Occasional tragedies still occur, just not as often as decades ago. Collisions with vehicles at crossings nationwide, for example, have reduced by 82% since 1972, Operation Lifesaver says, from 12,000 annual incidents then to 2,200 in 2018.
“I killed nine people in 1977,” Fulk told me the day I spoke with him aboard his train in 1981.
“It feels awful,” Henderson said.
ON TO TODAY
There’s been dialogue in San Clemente about train horns since November, when a five-year Federal Railroad Administration reprieve from required sounding of horns along San Clemente’s Beach Trail expired.
San Clementeans had grown accustomed to not having to hear 28 horn blasts routinely at the trail’s seven pedestrian crossings. That’s why it was shocking to hear routine horns again, day and night.
The Beach Trail was built from 2006 to 2008 to improve safety along a seaside rail corridor that the public had used for 80 years as a beach access, crossing at random.
The idea for a beach trail came when Metrolink launched commuter rail service in Orange County and RR police began ticketing trespassers. There was a public backlash.
So, the city set out to try to curb trespassing by creating a pleasant, scenic, fenced pathway people could use to walk parallel to the tracks, accessing the beach only at safety-equipped crossings.
HERE CAME THE HORNS
Until 2006, trains passing through San Clemente and across America only sounded their 112-decibel horn when engineers spotted danger ahead. In 2006, a new federal rule required four routine horn blasts by every train approaching every crossing in America.
That just happened to coincide with construction of San Clemente’s Beach Trail. With that, seven pedestrian RR crossings opened along 2.3 miles of track.
Successive horn blasts from one crossing to the next jolted San Clemente’s placid beach vibe and nearby neighborhoods’ tranquility.
San Clemente—like other communities—applied for horn-blowing waivers. The FRA offered waivers in return for safety upgrades at crossings, beyond what was already in place.
In 2015, San Clemente earned a five-year horn reprieve. It expired in 2020.

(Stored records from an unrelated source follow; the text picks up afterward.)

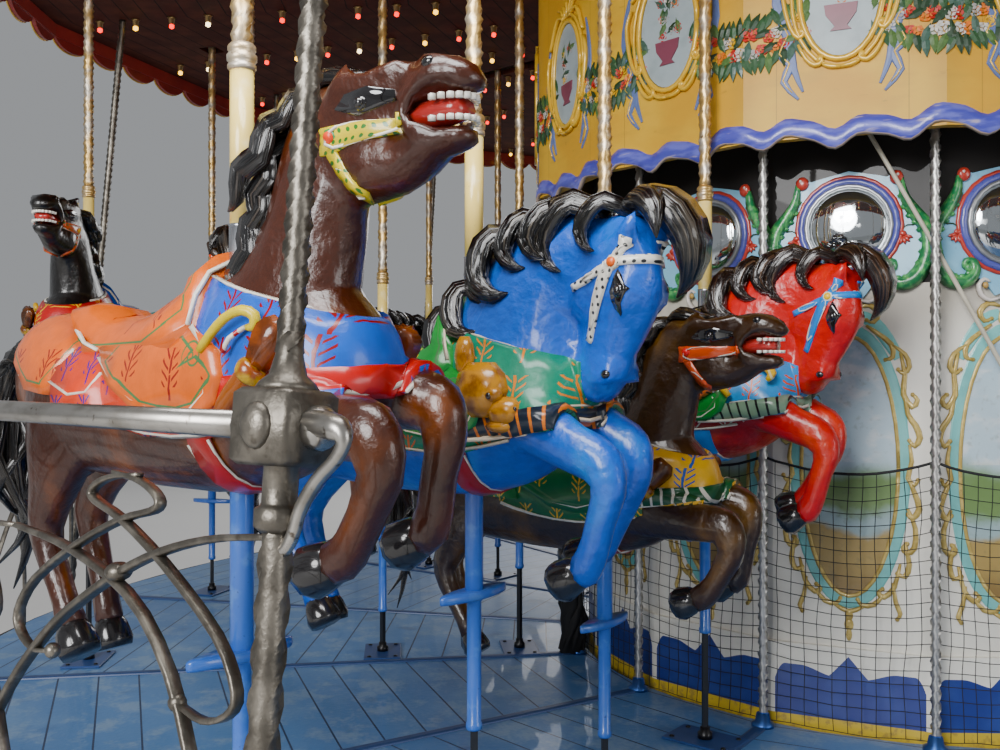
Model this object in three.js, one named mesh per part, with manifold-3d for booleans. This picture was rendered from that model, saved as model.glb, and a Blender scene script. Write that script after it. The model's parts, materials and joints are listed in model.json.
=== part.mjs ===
// A fairground carousel: jumping horses, four abreast, on a hanging platform that turns round a fixed
// centre. Millimetres, +Z up, the origin at the centre on the ground. Angles are in degrees.
import * as THREE from "three";
import { mergeVertices } from "three/addons/utils/BufferGeometryUtils.js";
import Module from "manifold-3d";

const wasm = await Module();
wasm.setup();

// Layout: ranks of horses and the bays between the posts, which stand ahead of the ranks
const RANKS = 8;
const RANK_STEP = 360 / RANKS;
const BAYS = 16;
const BAY_STEP = 360 / BAYS;
const POST_LEAD = 8.5;
const ROD_LEAD = 3.7;
const ROW_RADII = [3740, 3020, 2410, 1765];
const BETWEEN_ANGLES = [-BAY_STEP, 180 - BAY_STEP];
const QUARTERS = 4;
const SEAT_GAP = 0.3;
const ROOTED = 2;

// Heights above the ground
const FLOOR_TOP = 380;
const FLOOR_THICK = 60;
const CEILING_BOTTOM = FLOOR_TOP + 3250;
const CEILING_THICK = 30;
const SWEEP_DEPTH = 110;

// Platform
const FLOOR_INNER = 1450;
const FLOOR_OUTER = 4360;

// Outer posts, which lean in towards the top, and the rails between them
const POST_FOOT_RADIUS = 4290;
const POST_LEAN = 0.1;
const POST_WIDE = 42;
const RAIL_HEIGHT = 1230;
const RAIL_WIDE = 40;
const HANDLE_WIDE = 26;
const IRON_WIDE = 22;
const STRAP_WIDE = 18;

// Inner hanger rods with the safety net
const ROD_FOOT_RADIUS = 1503;
const ROD_HEAD_RADIUS = 1495;
const ROD_WIDE = 36;
const NET_BOTTOM = FLOOR_TOP + 60;
const NET_TOP = FLOOR_TOP + 1000;
const NET_THICK = 12;

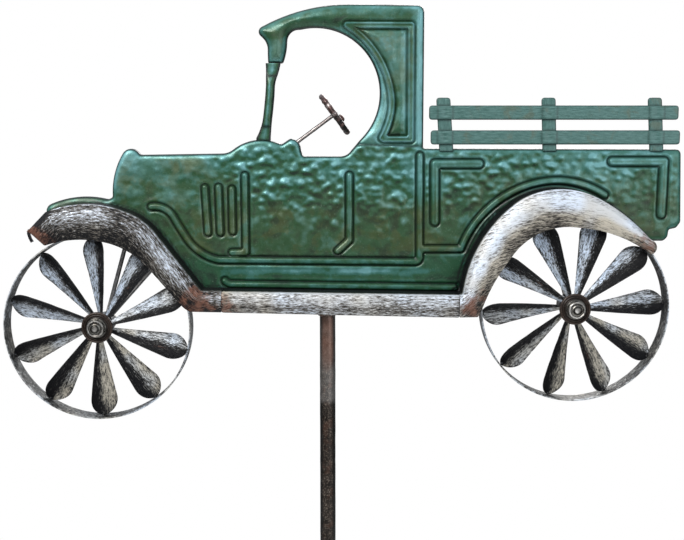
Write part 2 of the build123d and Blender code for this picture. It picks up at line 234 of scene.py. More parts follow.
def rail_paint():
    p = Paint("rail_paint", metallic=0.15, specular=0.45, coat=0.12, coat_roughness=0.3)
    at = p.place()
    streak = p.noise(p.stretch(p.flow(), (0.25, 1.6, 1.0)), 1.6, 4, 0.6)
    colour = p.mix(p.step(streak, 0.3, 0.7), (0.034, 0.100, 0.085), (0.085, 0.180, 0.165))
    brown = p.step(p.noise(at, 13, 4, 0.6, 0.5), 0.52, 0.68)
    colour = p.mix(p.times(brown, 0.5), colour, (0.085, 0.095, 0.055))
    colour = p.mix(p.mark("groove"), colour, (0.004, 0.016, 0.012))
    rough = p.step(streak, 0.3, 0.7, 0.36, 0.55)
    return p.finish(colour, rough, p.noise(at, 1.5, 4), 0.18)


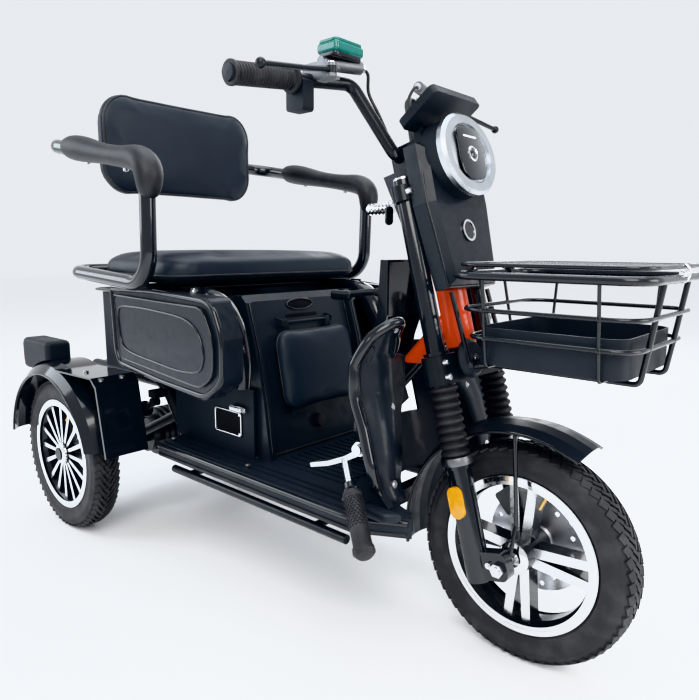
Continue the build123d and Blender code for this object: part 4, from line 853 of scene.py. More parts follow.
def between(line, value):
    """Where a line of (key, place) pairs is at a key."""
    for (low, start), (high, end) in zip(line, line[1:]):
        if value <= high:
            return start + (end - start) * (value - low) / (high - low)
    return line[-1][1]


def make_shields(settings):
    """Rolled rims, faces, beads, bolts and drop-shaped marks of the leg shields."""
    outer = [(138, 272), (124, 338), (110, 430), (101, 500), (113, 538), (140, 568), (176, 550),
             (198, 500), (199, 400), (199, 332), (186, 290)]
    for name, side in (("right", -1), ("left", 1)):
        rim, groove = [], []
        smooth = curved([Vector((0, y, z)) for y, z in outer[3:]], 8)
        for point in smooth:
            x = between(SHIELD_LINE, point.z)
            rim.append((x + 4, side * point.y, point.z))
        count = len(rim)
        sizes = [settings.rim_radius * min(1, 0.45 + 0.14 * min(index, count - 1 - index))
                 for index in range(count)]
        piece(name + "_shield_rim", [tube(rim, sizes, 16)], "gloss_black", "chassis",
              "gloss_black", 60)
        for point in smooth:
            inward = (Vector((0, 150, 440)) - point).normalized() * (settings.rim_radius + 4)
            spot = point + inward
            groove.append((between(SHIELD_LINE, spot.z) + 6, side * spot.y, spot.z))
        piece(name + "_shield_bead", [tube(groove, 1.6, 8)], "gloss_black", "chassis",
              "gloss_black", 60)
        verts, faces = [], []
        rows, low, high, bow = 30, 273, 572, 7
        for index in range(rows + 1):
            z = low + (high - low) * index / rows
            near, far = between(SHIELD_INNER, z), between(SHIELD_EDGE, z)
            for share in (0, 0.5, 1):
                lift = 4.4 + bow * sin(pi * index / rows) * (share == 0.5)
                verts.append(Vector((between(SHIELD_LINE, z) + lift,
                                     side * (near + (far - near) * share), z)))
        for row in range(rows):
            for column in range(2):
                first = row * 3 + column
                faces.append((first, first + 1, first + 4, first + 3))
        face = piece(name + "_shield_face", [(verts, faces)], "satin_black", "chassis",
                     "satin_black", 70)
        thick = face.modifiers.new("thick", "SOLIDIFY")
        thick.thickness = 0.0012
        top = [((between(SHIELD_LINE, 556) + 10, side * 138, 556), (0.9, 0, -0.5)),
               ((between(SHIELD_LINE, 300) + 8, side * 150, 300), (1, 0, 0.2)),
               ((between(SHIELD_LINE, 420) + 8, side * 120, 420), (1, 0, 0.3))]
        bolts(name + "_shield_bolts", top, 6.5, 4, "bright_steel", "chassis")
        drop = []
        for step in range(24):
            turn = 2 * pi * step / 24
            z = 512 + 17 * sin(turn)
            wide = 7 * cos(turn) * (1.0 if turn < pi else 0.75)
            drop.append((between(SHIELD_LINE, z) + 5.6, side * (168 + wide), z))
        piece(name + "_shield_drop", [tube(drop, 1.8, 8, closed=True)], "gloss_black", "chassis",
              "gloss_black", 60)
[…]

The city appears to have passed a federal inspection in January. A quieter rail corridor could resume this spring.
All of this reminded me of my 1981 conversations with Henderson and Fulk. My topic for that news article was Operation Lifesaver. In San Clemente, the nonprofit posts banners at beach trail crossings reminding pedestrians to “think train” and “look both ways.”

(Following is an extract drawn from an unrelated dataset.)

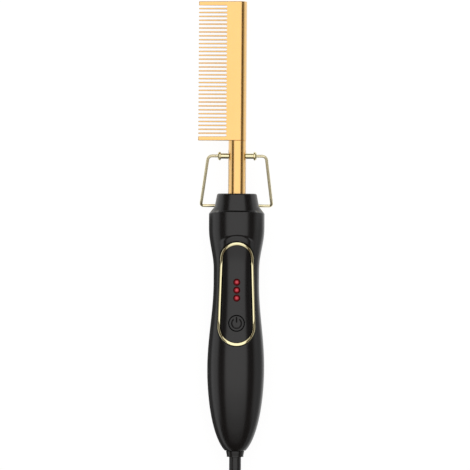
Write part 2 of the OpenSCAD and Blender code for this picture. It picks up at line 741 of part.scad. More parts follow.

There also are safety outreaches at San Clemente’s Ocean Festival, Junior Lifeguard programs and local businesses.

THEN VS. NOW
My 1981 interview with Henderson and Fulk wasn’t the first time for me.
Earlier, I’d ridden another Amtrak train from Oceanside to Santa Ana to get an engineer’s eye view of safety hazards commonly seen along the way. I had some knowledge, from stories I’d covered through the 1970s.

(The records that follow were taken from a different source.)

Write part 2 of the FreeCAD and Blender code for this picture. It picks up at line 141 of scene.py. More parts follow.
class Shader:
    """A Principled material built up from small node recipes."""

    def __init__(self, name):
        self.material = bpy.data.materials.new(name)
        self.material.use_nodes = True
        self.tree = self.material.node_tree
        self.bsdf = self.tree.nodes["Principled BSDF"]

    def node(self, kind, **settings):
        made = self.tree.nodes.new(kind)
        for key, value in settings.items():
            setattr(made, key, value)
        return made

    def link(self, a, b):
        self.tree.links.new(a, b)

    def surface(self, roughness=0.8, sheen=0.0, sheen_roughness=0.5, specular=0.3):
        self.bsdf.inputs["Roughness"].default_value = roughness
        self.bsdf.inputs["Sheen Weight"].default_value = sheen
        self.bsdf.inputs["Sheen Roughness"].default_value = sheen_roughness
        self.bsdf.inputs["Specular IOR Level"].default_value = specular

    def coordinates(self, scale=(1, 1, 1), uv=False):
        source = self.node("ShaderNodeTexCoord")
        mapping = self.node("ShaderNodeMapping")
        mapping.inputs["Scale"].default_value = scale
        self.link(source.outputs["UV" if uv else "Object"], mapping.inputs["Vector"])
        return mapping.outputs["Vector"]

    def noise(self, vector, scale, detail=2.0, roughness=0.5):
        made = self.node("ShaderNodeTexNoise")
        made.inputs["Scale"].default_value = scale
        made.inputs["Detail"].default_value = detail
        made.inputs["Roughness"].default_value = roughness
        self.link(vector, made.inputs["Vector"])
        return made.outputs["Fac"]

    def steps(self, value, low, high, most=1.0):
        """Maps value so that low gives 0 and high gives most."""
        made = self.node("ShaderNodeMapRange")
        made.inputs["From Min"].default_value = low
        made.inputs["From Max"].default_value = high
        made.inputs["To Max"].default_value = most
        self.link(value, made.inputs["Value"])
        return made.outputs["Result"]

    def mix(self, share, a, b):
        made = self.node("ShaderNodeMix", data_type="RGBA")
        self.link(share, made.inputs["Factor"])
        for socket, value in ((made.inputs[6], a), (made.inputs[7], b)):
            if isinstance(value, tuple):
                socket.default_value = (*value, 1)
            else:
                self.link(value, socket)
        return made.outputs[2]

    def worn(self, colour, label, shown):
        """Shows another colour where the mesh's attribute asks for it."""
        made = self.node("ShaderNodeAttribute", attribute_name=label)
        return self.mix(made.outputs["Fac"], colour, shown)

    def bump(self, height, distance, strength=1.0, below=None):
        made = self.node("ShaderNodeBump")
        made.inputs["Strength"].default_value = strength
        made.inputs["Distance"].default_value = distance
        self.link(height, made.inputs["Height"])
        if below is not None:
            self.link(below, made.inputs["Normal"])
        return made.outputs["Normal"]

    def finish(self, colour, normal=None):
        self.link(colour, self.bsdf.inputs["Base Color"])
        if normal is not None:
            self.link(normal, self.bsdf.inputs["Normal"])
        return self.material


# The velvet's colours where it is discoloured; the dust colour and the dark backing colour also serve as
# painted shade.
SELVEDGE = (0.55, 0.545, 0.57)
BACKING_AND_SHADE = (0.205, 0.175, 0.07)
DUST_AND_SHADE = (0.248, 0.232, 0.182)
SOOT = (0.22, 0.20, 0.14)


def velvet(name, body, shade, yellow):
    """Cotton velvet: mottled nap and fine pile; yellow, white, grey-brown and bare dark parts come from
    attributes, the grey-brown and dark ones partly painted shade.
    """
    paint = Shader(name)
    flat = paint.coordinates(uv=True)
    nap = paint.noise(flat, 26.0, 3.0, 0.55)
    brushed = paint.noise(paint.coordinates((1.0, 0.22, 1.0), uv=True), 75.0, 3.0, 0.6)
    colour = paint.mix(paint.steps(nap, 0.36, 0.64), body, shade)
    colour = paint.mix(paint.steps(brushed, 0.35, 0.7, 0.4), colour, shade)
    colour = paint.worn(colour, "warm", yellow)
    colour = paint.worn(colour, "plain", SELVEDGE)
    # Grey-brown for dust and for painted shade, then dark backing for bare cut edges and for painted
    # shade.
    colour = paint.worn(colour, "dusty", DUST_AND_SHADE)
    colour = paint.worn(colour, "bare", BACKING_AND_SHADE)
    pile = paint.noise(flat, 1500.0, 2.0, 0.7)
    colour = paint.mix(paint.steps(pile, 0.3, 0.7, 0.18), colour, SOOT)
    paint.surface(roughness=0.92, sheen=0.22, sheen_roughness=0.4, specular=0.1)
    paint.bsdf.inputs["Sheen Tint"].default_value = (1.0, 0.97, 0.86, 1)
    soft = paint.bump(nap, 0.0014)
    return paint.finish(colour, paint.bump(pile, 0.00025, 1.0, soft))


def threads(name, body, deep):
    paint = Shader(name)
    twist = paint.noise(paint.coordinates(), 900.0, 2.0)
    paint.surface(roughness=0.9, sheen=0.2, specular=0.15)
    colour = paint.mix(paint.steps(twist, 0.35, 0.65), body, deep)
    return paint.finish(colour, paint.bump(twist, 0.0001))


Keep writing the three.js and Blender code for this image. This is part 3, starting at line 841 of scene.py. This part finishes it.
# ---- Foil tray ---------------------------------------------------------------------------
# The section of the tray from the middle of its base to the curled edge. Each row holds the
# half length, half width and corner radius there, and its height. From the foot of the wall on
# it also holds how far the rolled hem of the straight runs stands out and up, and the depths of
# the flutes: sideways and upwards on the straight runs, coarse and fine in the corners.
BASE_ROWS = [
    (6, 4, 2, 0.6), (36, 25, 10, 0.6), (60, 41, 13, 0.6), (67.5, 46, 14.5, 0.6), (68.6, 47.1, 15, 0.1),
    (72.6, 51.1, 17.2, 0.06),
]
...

“San Clemente is one of our trouble spots,” Engineer J.R. Fleming told me.
Indeed, train incidents appeared more frequently on San Clemente news pages then than they do today.
“People walk down the track or across it just like it was a sidewalk,” said J.E. Thornton, foreman for all trains plying this track.
In 17 years operating trains, Thornton said he’d struck five automobiles, a truck and a drunken pedestrian.
“You should come down through San Clemente in the summertime,” he said. “It’s nerve-racking.”
“What scares you,” he said, “is these kids you see playing chicken. They just don’t realize how fast that train is traveling.”
At 40 mph, he said, a train moves 58 feet per second. At 70 mph, it’s 102 feet per second. At 90 mph, it’s 132 feet per second.
“As long as there’s a means of keeping people off the track, then people won’t get hurt,” Thornton said.
AFTERTHOUGHT
Forty years later, the scenic Beach Trail carries hordes of pedestrians, channeling them to safe crossings.
In 2016, when the horn-blowing waiver went into effect, San Clementeans were asked to protect the tranquility that the city’s safety upgrades had earned—respect the fencing, don’t duck under lowered RR crossing arms, and ask any trespassers you see to please get off the tracks, not just for their own safety but to not ruin a good thing for all of us.
WHY BE CAREFUL
— 1,081 deaths or injuries to pedestrian trespassers occurred nationwide in 2019.
— 70% of the casualties occurred in 15 states; California was worst with 231, more than twice as many as No. 2 Texas.
— Don’t get too close; trains overhang the rails by at least three feet.
— It takes so long to halt a braking train, it’s unlikely it can stop in time.
— Never walk, run or cycle on tracks, in bridges or tunnels.
— RR trestles aren’t pedestrian bridges; there’s only enough clearance for a train.
— Stay alert around RR tracks. Refrain from texting, using headphones or other distractions.
— Selfies on or around tracks can be deadly. More than 20 deaths or injuries since 2011 were photography-related.